## THE PROBLEM:
In the listing below, find the line with "on its back.", then repeat exactly every line from the top through that one.

## DATA:

§ §

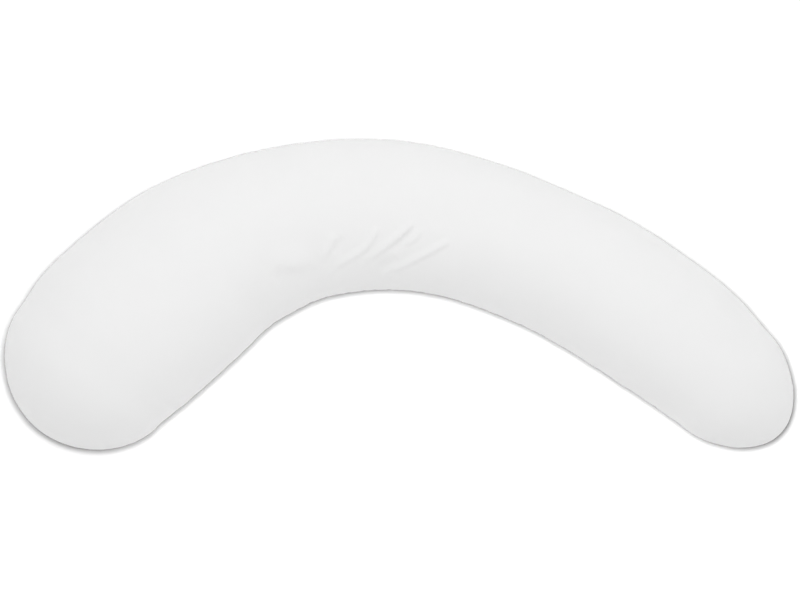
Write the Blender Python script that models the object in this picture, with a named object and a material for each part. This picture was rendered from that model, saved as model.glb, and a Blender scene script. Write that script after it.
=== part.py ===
"""Curved body pillow, lying on its back.

The pillow is one filled solid. Two crescent panels of plain cloth are sewn
together round the rim and filled with fibre, so a section across it is a lens
that draws in to the seam at both sides. It is fattest near one end, slims
along the arch and is slimmest at the other end. The cloth of the upper panel
gathers into a few soft creases on the inside of the bend. The underside is
flat where the pillow's weight presses it on the surface below.

Units are metres, with +Z up. The origin is on that surface, under the middle
of the pillow's box. +X runs along the pillow towards its slim end, and the
hollow of the crescent opens towards -Y.
"""

import math
from typing import NamedTuple

import bmesh
import bpy
from mathutils import Vector


class Section(NamedTuple):
    """A section across the pillow: the middle of it, and how big it is."""
    x: float
    y: float
    half_width: float
    thickness: float


class End(NamedTuple):
    """A closed end beyond the last section: how far it reaches, and its sections."""
    reach: float
    rings: int


class Crease(NamedTuple):
    """A soft ridge of gathered cloth along a few points (x, y) seen from above."""
    name: str
    points: tuple
    height: float
    half_width: float


class Band(NamedTuple):
    """A stretch of the upper panel's arc, up to a place from -1, inner rim, to 1, outer rim."""
    up_to: float
    steps: int


# Driving dimensions, from the fat end to the slim end.
SECTIONS = (
    Section(x=-0.557, y=-0.133, half_width=0.161, thickness=0.208),
    Section(x=-0.498, y=-0.069, half_width=0.171, thickness=0.219),
    Section(x=-0.389, y=0.025, half_width=0.169, thickness=0.218),
    Section(x=-0.292, y=0.085, half_width=0.154, thickness=0.207),
    Section(x=-0.171, y=0.128, half_width=0.140, thickness=0.194),
    Section(x=-0.029, y=0.141, half_width=0.133, thickness=0.185),
    Section(x=0.108, y=0.120, half_width=0.128, thickness=0.181),
    Section(x=0.246, y=0.069, half_width=0.126, thickness=0.179),
    Section(x=0.366, y=0.008, half_width=0.127, thickness=0.177),
    Section(x=0.497, y=-0.081, half_width=0.125, thickness=0.171),
    Section(x=0.578, y=-0.153, half_width=0.113, thickness=0.157),
)
FAT_END = End(reach=0.136, rings=11)
SLIM_END = End(reach=0.133, rings=11)

# The gathers on the inside of the bend, from the fat end's side to the slim end's.
CREASES = (
    Crease("step", ((-0.215, 0.046), (-0.184, 0.052), (-0.150, 0.054)), 0.0020, 0.014),
    Crease("short_gather", ((-0.144, 0.056), (-0.127, 0.075), (-0.113, 0.104)), 0.0024, 0.010),
    Crease("long_gather", ((-0.137, 0.024), (-0.109, 0.051), (-0.084, 0.066), (-0.061, 0.082),
                           (-0.045, 0.104), (-0.038, 0.127)), 0.0032, 0.011),
    Crease("middle_gather", ((-0.075, 0.047), (-0.052, 0.063), (-0.020, 0.089), (0.012, 0.114),
                             (0.028, 0.136)), 0.0034, 0.011),
    Crease("upper_gather", ((0.006, 0.088), (0.024, 0.097), (0.042, 0.120)), 0.0024, 0.009),
    Crease("low_gather", ((-0.045, 0.020), (-0.020, 0.038), (0.005, 0.050), (0.030, 0.063),
                          (0.058, 0.077), (0.092, 0.096)), 0.0034, 0.011),
)

# The lens of a section, in shares of its thickness, and the flat that it rests on.
SEAM_SHARE = 0.47         # height of the rim seam
BELLY_SHARE = 0.64        # drop of the lower panel below the seam, were nothing under it
RIM_ANGLE = math.radians(82)  # how far round each panel's arc turns before it meets the seam
FLAT_BLEND = 0.012        # the height over which the lower panel rolls off the surface

# How closely the form is divided.
COARSE_STEP = 0.024       # between sections along the plain stretches
FINE_STEP = 0.0068        # between sections along the creased stretch
CREASED_X = (-0.222, 0.105)   # the creased stretch
UPPER_BANDS = (Band(up_to=-0.86, steps=2), Band(up_to=0.12, steps=22), Band(up_to=1.0, steps=9))
LOWER_STEPS = 14
SPINE_SAMPLES = 1200
CREASE_FADE = 0.5         # below 1, a crease keeps its height longer before it fades at its ends

CLOTH_COLOUR = (0.88, 0.88, 0.88, 1.0)
CLOTH_ROUGHNESS = 0.9


class Station(NamedTuple):
    """A place along the spine, the section there, and how far into an end it is, up to 1.

    Into an end, narrowing and thinning are what each metre adds to the half width and thickness.
    """
    centre: Vector
    along: Vector
    half_width: float
    thickness: float
    reach: float = 0.0
    into_end: float = 0.0
    narrowing: float = 0.0
    thinning: float = 0.0


def curve_through(before, here, there, beyond, share):
    """Read a smooth curve between two of four values in a row, at a share of the way."""
    return 0.5 * (2.0 * here + (there - before) * share
                  + (2.0 * before - 5.0 * here + 4.0 * there - beyond) * share ** 2
                  + (3.0 * here - 3.0 * there + beyond - before) * share ** 3)


def one_beyond(last, inner):
    """Give the section beyond the last one, were the spine to run straight on."""
    return Section(*(2.0 * here - before for here, before in zip(last, inner)))


def station_at(place):
    """Give the station at a place from 0, the first section, to the last section's number."""
    rows = (one_beyond(SECTIONS[0], SECTIONS[1]),) + SECTIONS
    rows += (one_beyond(SECTIONS[-1], SECTIONS[-2]),)

    def read(spot):
        first = min(max(int(spot), 0), len(SECTIONS) - 2)
        return [curve_through(*values, spot - first) for values in zip(*rows[first:first + 4])]

    nudge = (len(SECTIONS) - 1) / SPINE_SAMPLES
    before = read(max(place - nudge, 0.0))
    after = read(min(place + nudge, len(SECTIONS) - 1.0))
    x, y, half_width, thickness = read(place)
    along = Vector((after[0] - before[0], after[1] - before[1], 0.0)).normalized()
    return Station(Vector((x, y, 0.0)), along, half_width, thickness)


def middle_stations():
    """Place the stations from the first section to the last, closer where the cloth creases."""
    samples = [station_at(i * (len(SECTIONS) - 1) / SPINE_SAMPLES) for i in range(SPINE_SAMPLES + 1)]
    chosen = [samples[0]]
    travelled = 0.0
    for before, here in zip(samples, samples[1:]):
        travelled += (here.centre - before.centre).length
        creased = CREASED_X[0] < here.centre.x < CREASED_X[1]
        if travelled >= (FINE_STEP if creased else COARSE_STEP):
            chosen.append(here)
            travelled = 0.0
    if travelled < COARSE_STEP / 2:
        chosen.pop()
    chosen.append(samples[-1])
    return chosen


def end_stations(base, inner, side, end):
    """List the stations of a closed end from its base outwards, leaving out the tip itself.

    The end goes on slimming as the stretch from the inner section to its base does. side is -1
    before the first section and 1 after the last.
    """
    gap = math.hypot(base.centre.x - inner.x, base.centre.y - inner.y)
    base = base._replace(reach=side * end.reach,
                         narrowing=(base.half_width - inner.half_width) / gap,
                         thinning=(base.thickness - inner.thickness) / gap)
    steps = [math.sin(0.5 * math.pi * ring / end.rings) for ring in range(1, end.rings)]
    return [base._replace(into_end=step) for step in steps]


def cloth_point(station, across, upper):
    """Give a point of a panel.

    across runs from -1 at the inner rim to 1 at the outer. Into an end, the panel is a half
    dome with the same arc in every direction, on top of the slimming.
    """
    sideways = across * math.sqrt(1.0 - station.into_end ** 2)
    span = math.hypot(station.into_end, sideways)
    drawn = math.sin(RIM_ANGLE * span) / (math.sin(RIM_ANGLE) * span) if span > 0.0 else 1.0
    bow = (math.cos(RIM_ANGLE * span) - math.cos(RIM_ANGLE)) / (1.0 - math.cos(RIM_ANGLE))
    outward = Vector((-station.along.y, station.along.x, 0.0))
    lengthwise = station.reach * station.into_end * drawn
    half_width = station.half_width + station.narrowing * abs(lengthwise)
    thickness = station.thickness + station.thinning * abs(lengthwise)
    point = station.centre + station.along * lengthwise + outward * (half_width * sideways * drawn)
    seam_height = SEAM_SHARE * thickness
    if upper:
        point.z = seam_height + (thickness - seam_height) * bow
    else:
        point.z = rest_on_surface(seam_height - BELLY_SHARE * thickness * bow)
    return point


def rest_on_surface(height):
    """Keep a height above the surface, rolling smoothly into an exact flat at zero."""
    if height >= FLAT_BLEND:
        return height
    if height <= -FLAT_BLEND:
        return 0.0
    return (height + FLAT_BLEND) ** 2 / (4.0 * FLAT_BLEND)


def upper_places():
    """List the places along the upper arc, from the inner rim to the outer."""
    places = [-1.0]
    for band in UPPER_BANDS:
        start = places[-1]
        places += [start + (band.up_to - start) * (i + 1) / band.steps for i in range(band.steps)]
    return places


def section_ring(station):
    """Give the points of a section, over the top to the outer rim and back underneath."""
    over = [cloth_point(station, place, upper=True) for place in upper_places()]
    lower_places = [1.0 - 2.0 * i / LOWER_STEPS for i in range(1, LOWER_STEPS)]
    return over + [cloth_point(station, place, upper=False) for place in lower_places]


def loft(form, rings, first_tip, last_tip):
    """Skin the rings, each with as many points, and close both ends in a tip."""
    rows = [[form.verts.new(point) for point in ring] for ring in rings]
    count = len(rows[0])
    for near, far in zip(rows, rows[1:]):
        for i in range(count):
            j = (i + 1) % count
            form.faces.new((near[i], near[j], far[j], far[i]))
    for tip, row in ((first_tip, rows[0]), (last_tip, rows[-1])):
        point = form.verts.new(tip)
        for i in range(count):
            form.faces.new((row[i], row[(i + 1) % count], point))
    bmesh.ops.recalc_face_normals(form, faces=form.faces)


def nearest_on(points, spot):
    """Give the distance from a spot to a line of points, and how far along the line that is."""
    lengths = [(q - p).length for p, q in zip(points, points[1:])]
    best = (math.inf, 0.0)
    done = 0.0
    for p, q, length in zip(points, points[1:], lengths):
        share = min(max((spot - p).dot(q - p) / length ** 2, 0.0), 1.0)
        distance = (spot - p.lerp(q, share)).length
        best = min(best, (distance, (done + share * length) / sum(lengths)))
        done += length
    return best


def raise_creases(form):
    """Lift the upper panel along each crease, highest mid-way and fading out at both ends."""
    form.normal_update()
    upper = [v for v in form.verts if v.normal.z > 0.0]
    for crease in CREASES:
        points = [Vector(point) for point in crease.points]
        for vert in upper:
            distance, share = nearest_on(points, vert.co.xy)
            if distance < crease.half_width:
                ridge = 0.5 + 0.5 * math.cos(math.pi * distance / crease.half_width)
                fade = math.sin(math.pi * share) ** CREASE_FADE
                vert.co += vert.normal * (crease.height * ridge * fade)


def centre_on_origin(form):
    """Move the form so that the middle of its box is over the origin."""
    for axis in (0, 1):
        values = [v.co[axis] for v in form.verts]
        middle = 0.5 * (min(values) + max(values))
        for vert in form.verts:
            vert.co[axis] -= middle


def cloth_material():
    """Make the plain near-white cloth of the cover."""
    material = bpy.data.materials.new("white_cloth")
    material.use_nodes = True
    shader = material.node_tree.nodes["Principled BSDF"]
    shader.inputs["Base Color"].default_value = CLOTH_COLOUR
    shader.inputs["Roughness"].default_value = CLOTH_ROUGHNESS
    shader.inputs["Metallic"].default_value = 0.0
    return material


def build_pillow(collection):
    """Build the filled pillow as one closed solid."""
    middle = middle_stations()
    fat_end = end_stations(middle[0], SECTIONS[1], -1.0, FAT_END)
    slim_end = end_stations(middle[-1], SECTIONS[-2], 1.0, SLIM_END)
    fat_tip = cloth_point(fat_end[0]._replace(into_end=1.0), 0.0, upper=True)
    slim_tip = cloth_point(slim_end[0]._replace(into_end=1.0), 0.0, upper=True)
    form = bmesh.new()
    loft(form, [section_ring(station) for station in fat_end[::-1] + middle + slim_end],
         fat_tip, slim_tip)
    raise_creases(form)
    centre_on_origin(form)
    mesh = bpy.data.meshes.new("pillow")
    form.to_mesh(mesh)
    form.free()
    mesh.shade_smooth()
    mesh.materials.append(cloth_material())
    pillow = bpy.data.objects.new("pillow", mesh)
    collection.objects.link(pillow)
    return pillow


def main():
    """Clear the scene and build the pillow in a collection of its own."""
    for old in list(bpy.data.objects):
        bpy.data.objects.remove(old)
    collection = bpy.data.collections.new("body_pillow")
    bpy.context.scene.collection.children.link(collection)
    build_pillow(collection)


if __name__ == "__main__":
    main()
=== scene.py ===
"""Dresses a long curved body pillow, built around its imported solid.

The cover is two crescent panels of plain white cotton, sewn together round the rim and filled with
fibre. The pillow lies on a brightly lit floor in soft light, and the camera looks straight down.
Units are metres, +Z is up, and everything is in the solid's own frame.
"""

from __future__ import annotations

import logging
import math
from dataclasses import dataclass, field
from enum import Enum

import bpy
import numpy as np
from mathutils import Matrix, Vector, noise
from mathutils.bvhtree import BVHTree
from mathutils.kdtree import KDTree


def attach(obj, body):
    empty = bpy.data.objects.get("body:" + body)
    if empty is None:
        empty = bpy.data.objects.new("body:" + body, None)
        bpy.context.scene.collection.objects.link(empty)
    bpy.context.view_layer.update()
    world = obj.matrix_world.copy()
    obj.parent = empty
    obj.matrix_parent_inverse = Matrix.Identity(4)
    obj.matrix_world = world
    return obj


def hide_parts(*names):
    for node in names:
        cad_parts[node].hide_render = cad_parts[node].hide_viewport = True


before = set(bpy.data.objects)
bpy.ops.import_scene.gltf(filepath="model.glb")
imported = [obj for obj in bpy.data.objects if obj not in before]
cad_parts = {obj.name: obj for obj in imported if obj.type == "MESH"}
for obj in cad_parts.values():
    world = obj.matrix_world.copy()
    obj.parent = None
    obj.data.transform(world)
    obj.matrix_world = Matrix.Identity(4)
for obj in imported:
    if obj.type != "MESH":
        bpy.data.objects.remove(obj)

log = logging.getLogger("body_pillow")

MM = 0.001
TINY = 1e-9
SOLID_NODE = "pillow"
PANEL_MAP = "panel_grain"
SEAM_EDGES = "crease_edge"
FROM_SEAM = "from_seam"


class Face(Enum):
    """The two panels of the cover."""

    UPPER = 1
    LOWER = -1


class Ease(Enum):
    """How fast a fold rises from its first point and falls to its last, per share of its length."""

    BOTH_ENDS = (4.0, 3.0)
    BLUNT_END = (2.2, 9.0)
    SOFT_ENDS = (2.0, 2.0)


# ---------------------------------------------------------------------------------------------
# Numbers and meshes
# ---------------------------------------------------------------------------------------------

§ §

## REPLY TO THE EXERCISE:
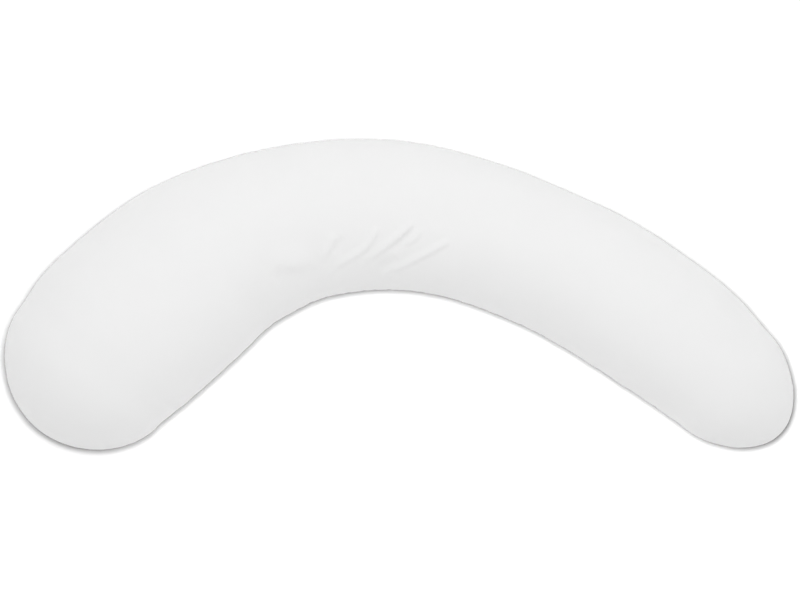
Write the Blender Python script that models the object in this picture, with a named object and a material for each part. This picture was rendered from that model, saved as model.glb, and a Blender scene script. Write that script after it.
=== part.py ===
"""Curved body pillow, lying on its back.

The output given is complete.